Constantly correcting people about jargon they are not really familiar with and most likely don't care too much about can become a barrier to communication....barriers to communication are bad in my opinion.

The message just being passed is quite often "good enough".

Cheers and happy diving!!!

-Z
 
In the beginning ...

Frenchman Louis de Corlieu invented a life saving device identified as Swimming propellers
Owen Potter Churchill discovered them in Tahiti-
Churchill entered into an agreement with De Corlieu began producing Swimming Fins in a Los Angeles factory.
1939 first year production was 940 pairs all purchased in SoCal.

Concurrently the first recreational dive company in the US Pops Romano's Los Angels based company Sea Net was producing Flippers

In 1960 Bill Barada (LA Co UW Instructor & NAUI instructor # A1 ) with coauthor Lloyd Bridges published a book "Mask and Flippers. the story of Skin diving" --(Hard & soft cover --no ISBN or LCCC #) Bill who is credited with many first in diving including the recreational dry suit and author of about 10 diving books began his diving with goggles and flippers in the 1930s - so it was a fitting that he used the termonogly Flipper to describe a dive fin.

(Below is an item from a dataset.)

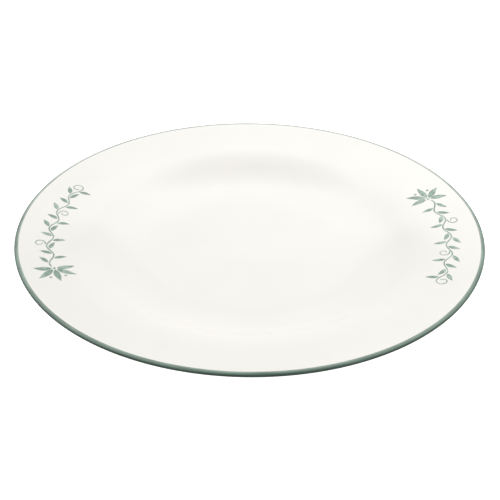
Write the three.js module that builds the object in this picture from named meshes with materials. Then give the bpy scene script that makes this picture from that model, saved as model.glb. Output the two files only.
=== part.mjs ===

I have not conducted a survey of my dive manuals or dive related books - but I suspect this it the last time the term Flipper was used to describe dive fins.

When self contained diving appeared in the US in the 1940s diving cylinders - tanks --were identified as "blocks" ...ie a single block - one scuba cylinder a double block two cylinders or even a triple block - three cylinders. I never questioned why ? by the early 1960s the term disappeared

In the very beginning masks were often called face plates the term used by commercial divers

Sam Miller, III
CC
@Scuba Lawyer
@Akimbo
 
I replied...."for you to correct me you had to understand what I was meaning to say in the first place so although not everything was perfect I got enough of what I was trying to say correct to pass the message."

Well said!
 
When self contained diving appeared in the US in the 1940s diving cylinders - tanks --were identified as "blocks" ...ie a single block - one scuba cylinder a double block two cylinders or even a triple block - three cylinders.

Here in the French speaking part of Belgium and next door in the northern part of France, the term Bloque (block) is still in use to refer to ones cylinder(s) and BCD (vest or bp/w) combined.

-Z
 
Is it a bathing suit or swim suit, do you wear it while taking a bath.
 
Is it a bathing suit or swim suit, do you wear it while taking a bath.

Maybe they are sunbathing suits. On the average beach I see, most of the suits never go for a swim....

Though originally it might be that if your baths were in the river/lake/ocean or nowhere, and you didn't go in naked carrying a bar of soap, then it's a bathing suit.
 
I have not conducted a survey of my dive manuals or dive related books - but I suspect this it the last time the term Flipper was used to describe dive fins.

Here are some thoughts to help your research:
  1. I remember Mike Nelson, AKA Lloyd Bridges, referring his Voit Viking fins as flippers pretty often in Sea Hunt episodes. Who know who the writers picked it up from?
  2. For all I know, the term would still be with us if it weren't for the "Flipper" TV show about a porpoise. It would have been confusing to refer to fins as flippers on air. That "might" have contributed to the popularization of the word "fins"
  3. Does anyone remember what they called fins in the 1951 movie The Frogmen? That lived-on for a couple of decades on TV. I was a baby when it was in the theaters.
  4. I can't remember what they called fins on the Malibu Run TV show, later changed to The Aquanauts. Related trivia: As far as I remember, the only other time common use of the term Aquanauts was for the US Navy Sealab divers.
Common terms with the fewest syllables ultimately tend to survive, in the US anyway. I suspect that terms continue far longer in conversation than in written form. In this case, there is a record in video form.